» **Task prompt**:
Copy the data exactly from the line that contains "console_panel()" through the line that contains "zip(*points))), Vector(map(max, zip(*points)))", keeping both end lines and leaving out everything else.

» **Source excerpt**:

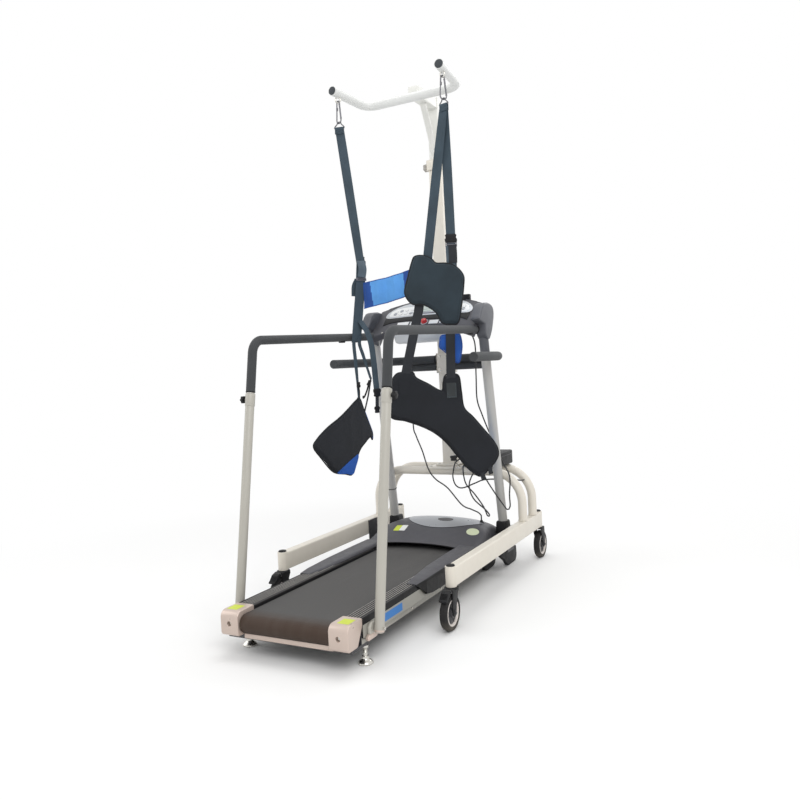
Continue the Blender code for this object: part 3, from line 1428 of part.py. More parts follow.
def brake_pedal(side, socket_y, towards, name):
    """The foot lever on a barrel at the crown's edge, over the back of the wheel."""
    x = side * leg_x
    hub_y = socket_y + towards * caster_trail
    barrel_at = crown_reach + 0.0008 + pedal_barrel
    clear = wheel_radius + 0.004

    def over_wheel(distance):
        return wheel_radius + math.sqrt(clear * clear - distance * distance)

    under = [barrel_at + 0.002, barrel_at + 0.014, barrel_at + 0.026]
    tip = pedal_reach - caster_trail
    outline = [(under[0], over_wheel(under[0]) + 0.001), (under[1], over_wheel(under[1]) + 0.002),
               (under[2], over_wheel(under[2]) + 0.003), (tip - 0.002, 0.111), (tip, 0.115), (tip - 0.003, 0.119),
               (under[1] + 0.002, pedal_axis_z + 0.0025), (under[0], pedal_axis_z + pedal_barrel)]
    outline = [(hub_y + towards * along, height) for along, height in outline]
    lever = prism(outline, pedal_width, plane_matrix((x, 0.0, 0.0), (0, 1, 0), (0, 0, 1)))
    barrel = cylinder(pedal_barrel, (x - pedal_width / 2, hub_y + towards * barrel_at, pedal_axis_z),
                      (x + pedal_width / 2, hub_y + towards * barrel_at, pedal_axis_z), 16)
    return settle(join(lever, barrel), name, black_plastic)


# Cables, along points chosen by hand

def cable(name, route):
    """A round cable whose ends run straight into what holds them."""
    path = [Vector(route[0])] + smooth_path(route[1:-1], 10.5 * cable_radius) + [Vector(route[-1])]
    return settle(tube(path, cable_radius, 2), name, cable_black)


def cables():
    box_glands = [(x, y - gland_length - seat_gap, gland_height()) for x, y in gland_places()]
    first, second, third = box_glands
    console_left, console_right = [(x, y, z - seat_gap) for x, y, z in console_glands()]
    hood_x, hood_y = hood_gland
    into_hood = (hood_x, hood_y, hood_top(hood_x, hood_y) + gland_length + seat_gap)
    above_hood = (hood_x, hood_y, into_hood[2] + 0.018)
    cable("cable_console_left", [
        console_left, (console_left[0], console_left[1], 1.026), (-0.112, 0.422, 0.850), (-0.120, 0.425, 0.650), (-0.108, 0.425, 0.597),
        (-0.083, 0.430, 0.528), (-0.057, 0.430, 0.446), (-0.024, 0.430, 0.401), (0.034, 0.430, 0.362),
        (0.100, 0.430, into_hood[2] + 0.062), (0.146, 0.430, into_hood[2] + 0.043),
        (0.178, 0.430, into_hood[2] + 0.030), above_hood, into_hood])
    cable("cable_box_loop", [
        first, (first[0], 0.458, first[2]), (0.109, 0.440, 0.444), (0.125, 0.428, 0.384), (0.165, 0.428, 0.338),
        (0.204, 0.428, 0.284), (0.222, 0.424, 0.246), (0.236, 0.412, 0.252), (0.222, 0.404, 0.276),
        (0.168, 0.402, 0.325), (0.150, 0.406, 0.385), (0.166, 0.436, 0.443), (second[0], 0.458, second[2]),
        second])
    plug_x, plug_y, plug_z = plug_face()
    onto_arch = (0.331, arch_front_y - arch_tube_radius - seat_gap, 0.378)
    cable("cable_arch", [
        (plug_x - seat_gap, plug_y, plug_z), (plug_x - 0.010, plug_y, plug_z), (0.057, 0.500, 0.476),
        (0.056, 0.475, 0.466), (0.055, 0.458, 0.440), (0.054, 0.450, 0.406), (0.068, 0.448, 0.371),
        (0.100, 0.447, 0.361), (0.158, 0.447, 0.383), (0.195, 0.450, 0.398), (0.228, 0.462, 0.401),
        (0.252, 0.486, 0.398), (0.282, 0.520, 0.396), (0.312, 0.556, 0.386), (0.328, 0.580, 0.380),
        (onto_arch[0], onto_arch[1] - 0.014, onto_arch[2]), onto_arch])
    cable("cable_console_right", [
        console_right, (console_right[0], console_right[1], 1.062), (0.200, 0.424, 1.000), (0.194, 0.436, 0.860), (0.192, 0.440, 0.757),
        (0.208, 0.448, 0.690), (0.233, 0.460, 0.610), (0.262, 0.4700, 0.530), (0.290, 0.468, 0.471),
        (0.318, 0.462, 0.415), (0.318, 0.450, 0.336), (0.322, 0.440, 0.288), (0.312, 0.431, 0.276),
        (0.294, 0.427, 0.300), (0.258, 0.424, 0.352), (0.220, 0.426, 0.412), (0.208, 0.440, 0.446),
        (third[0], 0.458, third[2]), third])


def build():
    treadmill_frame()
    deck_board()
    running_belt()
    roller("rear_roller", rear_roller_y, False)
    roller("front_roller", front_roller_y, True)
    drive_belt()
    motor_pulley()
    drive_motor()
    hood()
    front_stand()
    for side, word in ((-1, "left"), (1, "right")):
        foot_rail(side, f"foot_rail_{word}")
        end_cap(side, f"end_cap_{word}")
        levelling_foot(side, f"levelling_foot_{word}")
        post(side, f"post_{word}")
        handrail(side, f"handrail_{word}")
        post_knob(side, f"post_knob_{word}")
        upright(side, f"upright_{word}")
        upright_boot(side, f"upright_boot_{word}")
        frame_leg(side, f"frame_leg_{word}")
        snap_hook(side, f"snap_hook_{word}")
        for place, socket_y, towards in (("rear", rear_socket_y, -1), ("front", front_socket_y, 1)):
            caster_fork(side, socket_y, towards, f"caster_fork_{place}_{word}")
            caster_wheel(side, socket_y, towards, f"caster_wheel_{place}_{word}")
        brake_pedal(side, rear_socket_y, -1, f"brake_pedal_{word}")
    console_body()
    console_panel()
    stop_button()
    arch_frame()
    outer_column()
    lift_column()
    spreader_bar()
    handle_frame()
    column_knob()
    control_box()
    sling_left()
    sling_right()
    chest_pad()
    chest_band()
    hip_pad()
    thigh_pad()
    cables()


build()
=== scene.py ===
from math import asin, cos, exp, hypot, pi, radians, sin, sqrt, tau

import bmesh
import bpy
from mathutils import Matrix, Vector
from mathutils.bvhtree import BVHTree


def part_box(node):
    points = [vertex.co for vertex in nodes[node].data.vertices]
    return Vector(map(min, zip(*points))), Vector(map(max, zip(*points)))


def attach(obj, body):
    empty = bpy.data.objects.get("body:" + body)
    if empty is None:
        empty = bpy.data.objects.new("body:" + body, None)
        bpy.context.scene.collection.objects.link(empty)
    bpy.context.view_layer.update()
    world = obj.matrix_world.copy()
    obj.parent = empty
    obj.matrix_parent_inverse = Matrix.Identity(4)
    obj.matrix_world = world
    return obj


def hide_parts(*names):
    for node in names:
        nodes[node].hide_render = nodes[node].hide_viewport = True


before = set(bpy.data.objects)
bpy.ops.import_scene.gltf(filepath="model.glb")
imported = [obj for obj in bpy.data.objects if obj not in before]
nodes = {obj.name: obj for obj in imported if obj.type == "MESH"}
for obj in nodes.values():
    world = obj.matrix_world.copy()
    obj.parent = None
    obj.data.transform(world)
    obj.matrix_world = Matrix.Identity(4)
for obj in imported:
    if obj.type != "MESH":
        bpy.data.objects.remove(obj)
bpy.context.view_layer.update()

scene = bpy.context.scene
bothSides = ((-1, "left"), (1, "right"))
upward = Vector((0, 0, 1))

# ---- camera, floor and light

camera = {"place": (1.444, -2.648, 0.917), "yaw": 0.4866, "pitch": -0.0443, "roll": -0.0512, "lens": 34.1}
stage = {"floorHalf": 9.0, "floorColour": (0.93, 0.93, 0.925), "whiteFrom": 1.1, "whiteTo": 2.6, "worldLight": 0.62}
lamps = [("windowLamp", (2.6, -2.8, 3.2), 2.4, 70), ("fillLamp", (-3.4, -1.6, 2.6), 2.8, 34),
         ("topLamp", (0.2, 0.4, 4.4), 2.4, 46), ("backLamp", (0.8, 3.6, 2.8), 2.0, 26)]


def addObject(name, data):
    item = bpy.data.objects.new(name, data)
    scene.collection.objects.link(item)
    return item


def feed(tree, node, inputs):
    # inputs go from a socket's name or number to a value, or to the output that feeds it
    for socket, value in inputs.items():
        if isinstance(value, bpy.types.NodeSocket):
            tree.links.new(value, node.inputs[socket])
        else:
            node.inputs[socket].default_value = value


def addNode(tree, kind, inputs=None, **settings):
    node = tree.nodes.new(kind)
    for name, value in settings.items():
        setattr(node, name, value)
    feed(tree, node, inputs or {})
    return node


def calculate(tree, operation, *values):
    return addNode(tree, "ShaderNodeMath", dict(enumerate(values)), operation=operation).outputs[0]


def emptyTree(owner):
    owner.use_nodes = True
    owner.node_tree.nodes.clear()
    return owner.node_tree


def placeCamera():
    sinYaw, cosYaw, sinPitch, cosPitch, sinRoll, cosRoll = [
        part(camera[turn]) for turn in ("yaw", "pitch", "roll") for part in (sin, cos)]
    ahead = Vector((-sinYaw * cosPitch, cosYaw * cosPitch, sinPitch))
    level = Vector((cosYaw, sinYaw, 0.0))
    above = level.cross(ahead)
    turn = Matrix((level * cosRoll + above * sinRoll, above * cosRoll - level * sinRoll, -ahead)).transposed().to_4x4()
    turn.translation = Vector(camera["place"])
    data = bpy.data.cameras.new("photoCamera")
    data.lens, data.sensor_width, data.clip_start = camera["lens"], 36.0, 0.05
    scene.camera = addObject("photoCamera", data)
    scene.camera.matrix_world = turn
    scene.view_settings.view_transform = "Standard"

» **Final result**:
    console_panel()
    stop_button()
    arch_frame()
    outer_column()
    lift_column()
    spreader_bar()
    handle_frame()
    column_knob()
    control_box()
    sling_left()
    sling_right()
    chest_pad()
    chest_band()
    hip_pad()
    thigh_pad()
    cables()


build()
=== scene.py ===
from math import asin, cos, exp, hypot, pi, radians, sin, sqrt, tau

import bmesh
import bpy
from mathutils import Matrix, Vector
from mathutils.bvhtree import BVHTree


def part_box(node):
    points = [vertex.co for vertex in nodes[node].data.vertices]
    return Vector(map(min, zip(*points))), Vector(map(max, zip(*points)))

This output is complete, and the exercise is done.